“América ha vivido grandes cambios en el pasado –guerras y depresiones, la llegada de inmigrantes, trabajadores luchando por un trato más justo, movimientos luchando para expandir los derechos civiles–. Siempre ha habido quienes nos dijeron que temiésemos el futuro, que podíamos pisar el freno al cambio y restaurar la gloria del pasado controlando a algún grupo o idea que amenazaba a América. Y todas esas veces, fuimos capaces de superar esos miedos”. Esta imagen de cambio y optimismo, hilo conductor del último discurso del Estado de la Unión de Barack Obama (pronunciado la noche del 12 de enero), contrasta con el catastrofismo reaccionario que ha caracterizado a su oposición desde el momento en que entró en la Casa Blanca, aquel enero de 2009 en el que su cabeza aún no estaba llena de canas.
La apuesta por el optimismo no era una decisión obvia. Aunque Obama llegó al poder aupado en una ola de esperanza, su presidencia no tardó en estrellarse contra una muralla de crispación y hostilidad, empujada fundamentalmente por el Tea Party. El año pasado se vio ensombrecido por episodios recurrentes de brutalidad policial en comunidades negras y un incesante goteo, convertido ya en hemorragia, de muertes por armas de fuego. A la gravedad de ambos problemas se ha sumado la impotencia que supone el contemplarlos, desde la Casa Blanca, con un margen de maniobra limitado. El 5 de enero, Obama no pudo contener las lágrimas mientras anunciaba una batería de decretos presidenciales para limitar la venta de armas.

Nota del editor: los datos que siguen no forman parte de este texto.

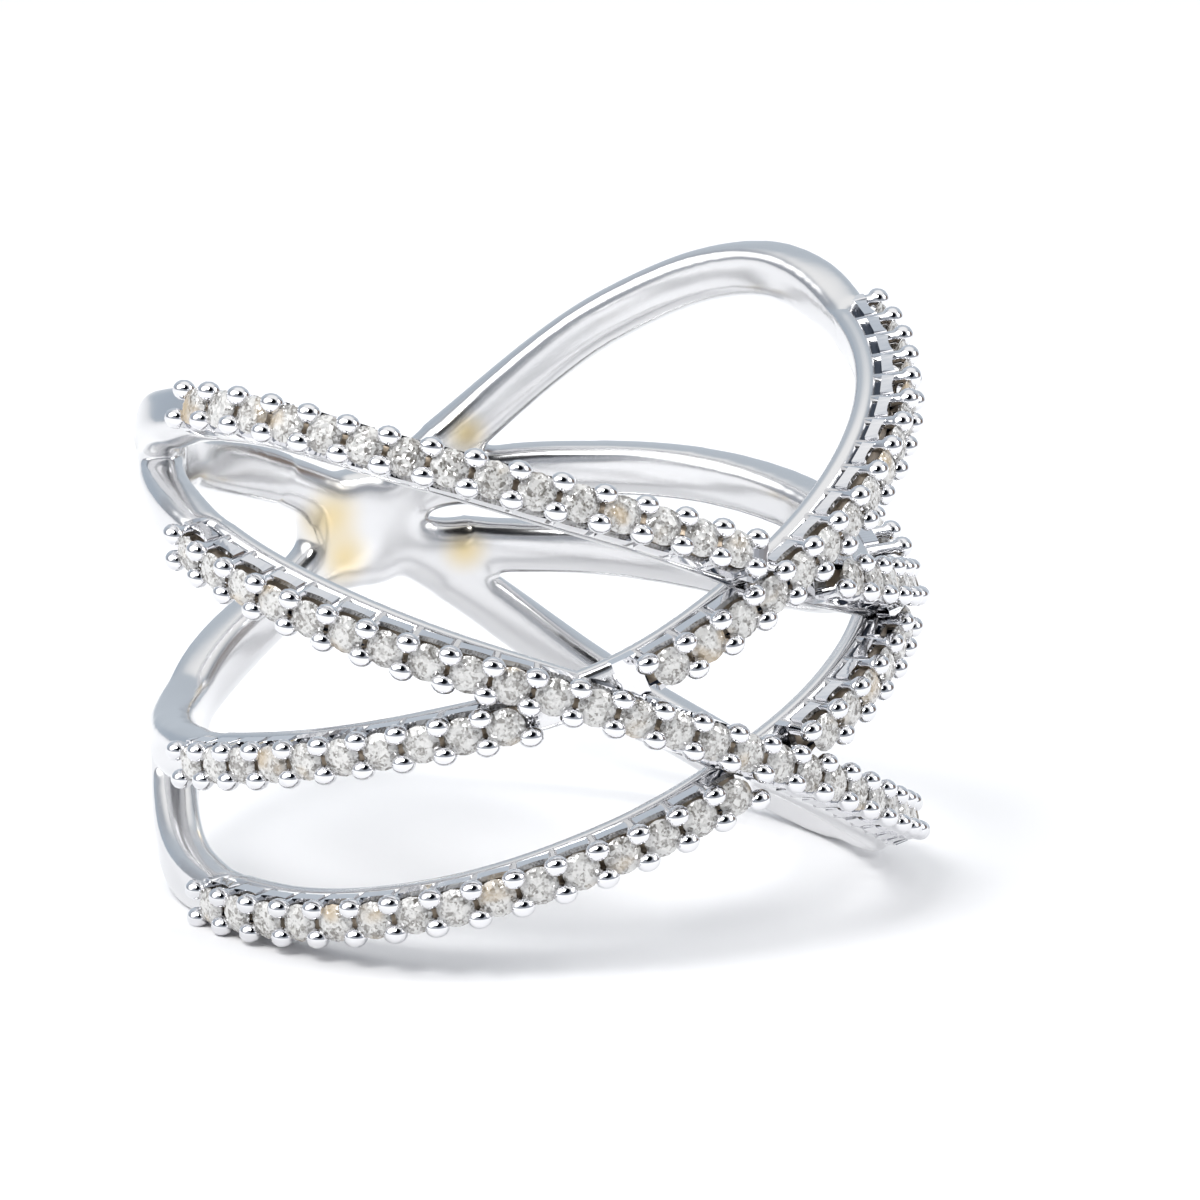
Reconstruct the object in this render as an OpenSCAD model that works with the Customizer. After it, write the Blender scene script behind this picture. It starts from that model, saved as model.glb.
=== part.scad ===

En su discurso ante el Congreso y el Senado, el presidente también mencionó brevemente una serie de iniciativas que se han quedado en el tintero, en parte debido a la oposición incondicional de los republicanos que controlan ambas cámaras. Se trata de la reforma del sistema penal y la inmigración, la creación de un sistema público de guarderías, el aumento del sueldo mínimo y el cierre de Guantánamo, promesa frustrada de su presidencia.
A pesar de todo, Obama puede presumir de un historial de logros considerable, en el que destacan su reforma sanitaria, la legalización del matrimonio gay y la recuperación económica tras la crisis de 2008 (a día de hoy, el paro en Estados Unidos ronda el 5% de la población activa). Incluso durante los últimos dos años, lastrado por un Congreso inmovilista, Obama se ha apuntado éxitos internacionales de calado, como las aperturas diplomáticas hacia Irán y Cuba. Aunque oficialmente sea un pato cojo, dispone de margen de maniobra para pulir su legado en los doce meses que le quedan como inquilino de la Casa Blanca.
En cierto sentido, Obama no deja de ser un presidente hipocrático. Sus grandes logros son negativos, determinados por el daño evitado antes que por el bien obtenido. EE UU no se ha sumido en una doble depresión, como ha hecho Europa en su abrazo de las políticas de austeridad. A pesar del fiasco de la intervención militar en Libia, Obama ha evitado debacles comparables a la invasión de Irak. Aunque el balance le engrandece en comparación con sus predecesores inmediatos, resulta menos impresionante puesto en perspectiva histórica. Comparado con un Franklin Delano Roosevelt que se valdría de la crisis de 1929 para lanzar el New Deal y convertirse en el presidente más influyente del siglo XX, los logros de Obama tras la crisis de 2008 son modestos en el mejor de los casos.
De cara a las presidenciales de noviembre, la apropiación simbólica de un futuro esperanzador generará réditos para los demócratas. Con un potente alegato contra la crispación política, la islamofobia y la intolerancia –en clara alusión a Donald Trump– el discurso de Obama contribuyó a reforzar la lealtad hacia el Partido Demócrata de cualquier americano fuera de las bases –blancas, rurales, ancianas y menguantes– del Partido Republicano. En la medida en que la demografía es el destino, Obama ha realizado una apuesta inteligente para seducir a unas generaciones futuras más diversas y más tolerantes: en definitiva, más progresistas.